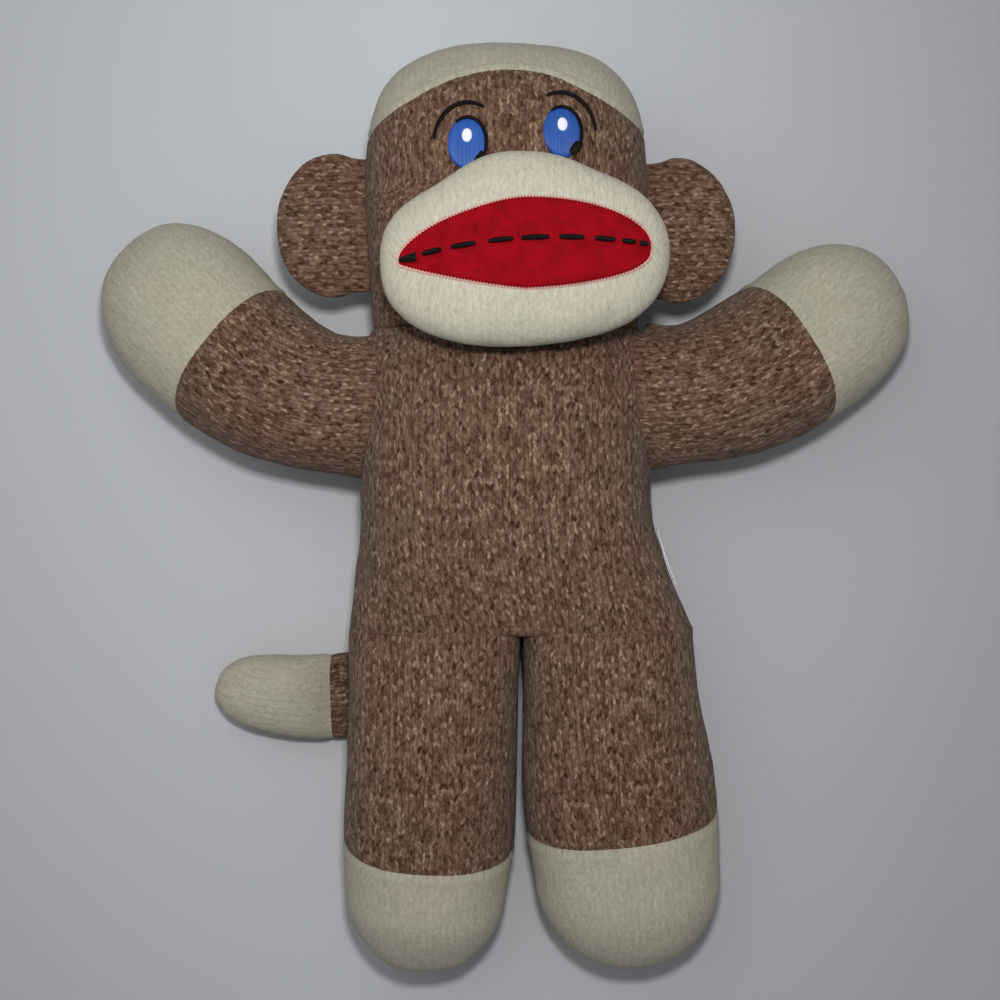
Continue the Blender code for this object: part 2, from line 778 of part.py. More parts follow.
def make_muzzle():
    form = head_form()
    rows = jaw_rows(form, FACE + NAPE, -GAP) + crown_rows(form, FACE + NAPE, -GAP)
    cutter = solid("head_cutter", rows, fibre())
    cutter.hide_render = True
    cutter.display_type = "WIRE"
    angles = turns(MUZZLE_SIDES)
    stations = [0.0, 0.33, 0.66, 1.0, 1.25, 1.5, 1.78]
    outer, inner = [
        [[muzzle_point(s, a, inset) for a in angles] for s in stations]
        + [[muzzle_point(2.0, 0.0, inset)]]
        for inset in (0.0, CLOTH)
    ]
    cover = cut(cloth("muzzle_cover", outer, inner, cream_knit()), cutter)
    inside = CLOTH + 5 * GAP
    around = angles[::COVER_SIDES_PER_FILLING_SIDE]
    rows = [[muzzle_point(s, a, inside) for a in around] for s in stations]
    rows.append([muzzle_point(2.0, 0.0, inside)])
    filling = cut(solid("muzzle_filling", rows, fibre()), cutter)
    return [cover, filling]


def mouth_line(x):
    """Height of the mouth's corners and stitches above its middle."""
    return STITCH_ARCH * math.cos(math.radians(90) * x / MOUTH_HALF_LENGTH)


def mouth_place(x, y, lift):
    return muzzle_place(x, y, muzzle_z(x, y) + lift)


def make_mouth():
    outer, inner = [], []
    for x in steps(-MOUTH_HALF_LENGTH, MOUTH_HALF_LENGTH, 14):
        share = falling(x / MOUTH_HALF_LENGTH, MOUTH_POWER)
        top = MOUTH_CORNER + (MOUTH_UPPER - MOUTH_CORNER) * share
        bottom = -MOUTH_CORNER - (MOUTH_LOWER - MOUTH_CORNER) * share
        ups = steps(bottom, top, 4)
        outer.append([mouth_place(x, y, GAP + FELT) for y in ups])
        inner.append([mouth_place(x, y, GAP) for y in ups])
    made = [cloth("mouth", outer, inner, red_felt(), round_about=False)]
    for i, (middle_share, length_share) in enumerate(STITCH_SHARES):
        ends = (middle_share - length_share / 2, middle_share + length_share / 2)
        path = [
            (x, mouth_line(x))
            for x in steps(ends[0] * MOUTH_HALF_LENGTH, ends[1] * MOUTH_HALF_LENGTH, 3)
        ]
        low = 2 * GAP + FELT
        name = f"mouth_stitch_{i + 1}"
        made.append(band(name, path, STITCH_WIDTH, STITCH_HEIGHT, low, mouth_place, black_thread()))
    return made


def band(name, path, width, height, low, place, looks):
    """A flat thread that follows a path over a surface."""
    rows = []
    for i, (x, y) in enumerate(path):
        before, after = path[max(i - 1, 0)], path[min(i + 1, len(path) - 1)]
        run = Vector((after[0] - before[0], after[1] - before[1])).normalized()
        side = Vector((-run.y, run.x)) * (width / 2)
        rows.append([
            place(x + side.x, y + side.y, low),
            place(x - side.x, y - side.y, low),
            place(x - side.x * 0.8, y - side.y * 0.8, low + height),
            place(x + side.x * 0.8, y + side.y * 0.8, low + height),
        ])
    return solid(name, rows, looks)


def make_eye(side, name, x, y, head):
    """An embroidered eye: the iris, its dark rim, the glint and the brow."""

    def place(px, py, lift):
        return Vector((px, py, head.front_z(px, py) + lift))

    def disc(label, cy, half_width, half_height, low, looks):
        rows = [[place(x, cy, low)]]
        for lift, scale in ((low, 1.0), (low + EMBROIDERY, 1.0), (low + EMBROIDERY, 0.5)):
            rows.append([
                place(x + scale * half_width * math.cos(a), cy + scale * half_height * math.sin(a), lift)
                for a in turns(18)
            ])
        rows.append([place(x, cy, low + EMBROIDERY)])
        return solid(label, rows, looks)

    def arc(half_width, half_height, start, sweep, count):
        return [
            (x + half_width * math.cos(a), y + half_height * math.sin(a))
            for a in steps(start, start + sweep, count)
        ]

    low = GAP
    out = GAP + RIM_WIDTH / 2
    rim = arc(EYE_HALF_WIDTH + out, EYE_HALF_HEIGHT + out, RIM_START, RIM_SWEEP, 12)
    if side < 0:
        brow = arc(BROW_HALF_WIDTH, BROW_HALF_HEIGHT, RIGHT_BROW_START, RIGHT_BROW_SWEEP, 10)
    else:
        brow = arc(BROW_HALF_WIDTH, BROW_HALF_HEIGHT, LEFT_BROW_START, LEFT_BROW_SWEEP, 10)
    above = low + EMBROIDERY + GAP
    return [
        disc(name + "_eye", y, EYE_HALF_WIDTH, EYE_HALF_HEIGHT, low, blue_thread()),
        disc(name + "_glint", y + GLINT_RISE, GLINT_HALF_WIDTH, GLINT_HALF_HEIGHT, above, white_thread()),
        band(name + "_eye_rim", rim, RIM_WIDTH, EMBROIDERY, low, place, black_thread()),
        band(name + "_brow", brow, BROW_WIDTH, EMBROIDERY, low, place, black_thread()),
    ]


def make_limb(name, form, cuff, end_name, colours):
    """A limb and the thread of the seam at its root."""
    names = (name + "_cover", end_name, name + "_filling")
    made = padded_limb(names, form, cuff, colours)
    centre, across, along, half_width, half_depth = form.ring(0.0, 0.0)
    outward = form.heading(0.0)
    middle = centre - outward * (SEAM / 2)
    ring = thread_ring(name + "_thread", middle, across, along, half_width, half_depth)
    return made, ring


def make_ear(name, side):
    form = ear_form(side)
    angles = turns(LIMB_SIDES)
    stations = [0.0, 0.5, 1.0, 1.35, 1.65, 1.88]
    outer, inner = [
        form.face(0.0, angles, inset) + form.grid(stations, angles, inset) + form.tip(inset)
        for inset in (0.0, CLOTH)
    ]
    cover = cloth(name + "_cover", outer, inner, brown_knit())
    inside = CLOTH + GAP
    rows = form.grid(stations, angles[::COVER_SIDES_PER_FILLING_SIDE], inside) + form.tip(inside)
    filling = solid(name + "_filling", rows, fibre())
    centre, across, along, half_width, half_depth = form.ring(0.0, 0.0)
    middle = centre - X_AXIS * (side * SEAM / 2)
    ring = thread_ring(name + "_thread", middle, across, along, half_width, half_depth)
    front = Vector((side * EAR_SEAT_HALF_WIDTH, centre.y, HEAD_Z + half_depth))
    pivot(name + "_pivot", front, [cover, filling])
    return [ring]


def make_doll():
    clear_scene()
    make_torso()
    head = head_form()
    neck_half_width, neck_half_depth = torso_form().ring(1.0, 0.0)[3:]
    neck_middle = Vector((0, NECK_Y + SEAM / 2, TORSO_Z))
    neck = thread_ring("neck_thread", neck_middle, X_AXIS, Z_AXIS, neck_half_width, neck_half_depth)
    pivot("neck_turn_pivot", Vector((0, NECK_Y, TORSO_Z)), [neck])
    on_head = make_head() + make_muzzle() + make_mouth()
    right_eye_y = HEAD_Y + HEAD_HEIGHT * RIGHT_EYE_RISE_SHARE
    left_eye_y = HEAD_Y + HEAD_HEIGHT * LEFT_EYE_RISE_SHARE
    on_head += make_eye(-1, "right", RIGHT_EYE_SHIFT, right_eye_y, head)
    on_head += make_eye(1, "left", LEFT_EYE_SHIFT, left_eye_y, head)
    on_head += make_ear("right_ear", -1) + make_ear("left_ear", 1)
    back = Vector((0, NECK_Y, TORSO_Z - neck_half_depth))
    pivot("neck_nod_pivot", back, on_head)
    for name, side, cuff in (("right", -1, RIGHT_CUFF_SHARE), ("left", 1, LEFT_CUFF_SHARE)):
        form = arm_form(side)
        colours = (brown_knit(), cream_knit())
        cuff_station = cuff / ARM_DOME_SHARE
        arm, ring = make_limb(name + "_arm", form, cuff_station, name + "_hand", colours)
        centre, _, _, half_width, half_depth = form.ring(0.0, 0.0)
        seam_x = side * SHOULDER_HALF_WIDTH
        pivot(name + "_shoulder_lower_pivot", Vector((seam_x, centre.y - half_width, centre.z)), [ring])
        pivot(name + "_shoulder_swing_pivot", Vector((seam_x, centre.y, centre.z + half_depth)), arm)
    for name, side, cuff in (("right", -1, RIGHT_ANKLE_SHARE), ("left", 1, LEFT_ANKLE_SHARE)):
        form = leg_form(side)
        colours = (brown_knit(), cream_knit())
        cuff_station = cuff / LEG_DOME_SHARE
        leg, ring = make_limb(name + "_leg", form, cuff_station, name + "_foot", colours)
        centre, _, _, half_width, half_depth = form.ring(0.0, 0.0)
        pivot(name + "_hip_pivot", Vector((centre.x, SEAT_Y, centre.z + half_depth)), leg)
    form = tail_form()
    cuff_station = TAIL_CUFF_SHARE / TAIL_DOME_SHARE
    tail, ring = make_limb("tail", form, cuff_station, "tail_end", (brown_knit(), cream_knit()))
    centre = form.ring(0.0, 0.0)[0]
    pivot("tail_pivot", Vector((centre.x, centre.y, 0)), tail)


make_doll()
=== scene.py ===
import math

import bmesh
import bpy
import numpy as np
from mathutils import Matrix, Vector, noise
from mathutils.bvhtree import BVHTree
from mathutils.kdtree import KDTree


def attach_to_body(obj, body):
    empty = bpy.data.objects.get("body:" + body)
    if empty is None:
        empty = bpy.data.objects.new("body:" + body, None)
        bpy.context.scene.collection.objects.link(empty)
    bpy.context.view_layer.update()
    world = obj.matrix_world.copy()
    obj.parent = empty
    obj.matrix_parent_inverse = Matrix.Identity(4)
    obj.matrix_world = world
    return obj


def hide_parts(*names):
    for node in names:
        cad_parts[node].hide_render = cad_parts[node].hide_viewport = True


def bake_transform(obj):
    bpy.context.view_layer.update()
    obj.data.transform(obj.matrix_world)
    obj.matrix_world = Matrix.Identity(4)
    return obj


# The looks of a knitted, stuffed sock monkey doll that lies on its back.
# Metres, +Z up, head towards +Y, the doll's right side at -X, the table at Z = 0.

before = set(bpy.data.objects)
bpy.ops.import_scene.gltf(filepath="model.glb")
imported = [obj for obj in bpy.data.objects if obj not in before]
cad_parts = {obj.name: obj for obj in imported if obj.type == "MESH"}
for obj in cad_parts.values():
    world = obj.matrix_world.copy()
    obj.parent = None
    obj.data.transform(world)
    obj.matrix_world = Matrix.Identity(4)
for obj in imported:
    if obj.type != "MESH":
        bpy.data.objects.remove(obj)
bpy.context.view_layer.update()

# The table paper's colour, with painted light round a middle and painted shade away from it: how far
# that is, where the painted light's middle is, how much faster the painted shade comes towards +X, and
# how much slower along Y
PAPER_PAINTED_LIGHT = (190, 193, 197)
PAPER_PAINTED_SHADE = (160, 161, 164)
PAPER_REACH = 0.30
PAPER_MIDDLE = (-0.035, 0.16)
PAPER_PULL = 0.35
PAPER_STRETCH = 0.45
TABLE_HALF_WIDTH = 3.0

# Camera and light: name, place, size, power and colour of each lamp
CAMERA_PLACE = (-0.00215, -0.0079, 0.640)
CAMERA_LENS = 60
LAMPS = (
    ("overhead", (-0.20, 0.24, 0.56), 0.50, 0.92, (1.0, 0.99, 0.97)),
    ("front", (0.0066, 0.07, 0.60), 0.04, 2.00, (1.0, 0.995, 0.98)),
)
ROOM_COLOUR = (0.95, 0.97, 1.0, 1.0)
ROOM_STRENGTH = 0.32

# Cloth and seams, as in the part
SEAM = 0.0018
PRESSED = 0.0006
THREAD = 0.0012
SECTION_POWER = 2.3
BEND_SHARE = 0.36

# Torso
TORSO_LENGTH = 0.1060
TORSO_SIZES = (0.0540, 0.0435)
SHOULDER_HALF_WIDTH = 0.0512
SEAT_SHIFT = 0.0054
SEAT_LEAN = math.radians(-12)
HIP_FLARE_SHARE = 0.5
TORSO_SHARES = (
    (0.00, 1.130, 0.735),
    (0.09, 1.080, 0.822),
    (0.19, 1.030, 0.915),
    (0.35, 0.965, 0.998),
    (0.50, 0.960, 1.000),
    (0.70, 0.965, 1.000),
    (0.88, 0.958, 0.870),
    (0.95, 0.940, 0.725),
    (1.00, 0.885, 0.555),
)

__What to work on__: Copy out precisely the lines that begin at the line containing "cuff_station = cuff / LEG_DOME_SHARE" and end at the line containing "obj.matrix_world = world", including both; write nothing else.

__The reply__:
        cuff_station = cuff / LEG_DOME_SHARE
        leg, ring = make_limb(name + "_leg", form, cuff_station, name + "_foot", colours)
        centre, _, _, half_width, half_depth = form.ring(0.0, 0.0)
        pivot(name + "_hip_pivot", Vector((centre.x, SEAT_Y, centre.z + half_depth)), leg)
    form = tail_form()
    cuff_station = TAIL_CUFF_SHARE / TAIL_DOME_SHARE
    tail, ring = make_limb("tail", form, cuff_station, "tail_end", (brown_knit(), cream_knit()))
    centre = form.ring(0.0, 0.0)[0]
    pivot("tail_pivot", Vector((centre.x, centre.y, 0)), tail)


make_doll()
=== scene.py ===
import math

import bmesh
import bpy
import numpy as np
from mathutils import Matrix, Vector, noise
from mathutils.bvhtree import BVHTree
from mathutils.kdtree import KDTree


def attach_to_body(obj, body):
    empty = bpy.data.objects.get("body:" + body)
    if empty is None:
        empty = bpy.data.objects.new("body:" + body, None)
        bpy.context.scene.collection.objects.link(empty)
    bpy.context.view_layer.update()
    world = obj.matrix_world.copy()
    obj.parent = empty
    obj.matrix_parent_inverse = Matrix.Identity(4)
    obj.matrix_world = world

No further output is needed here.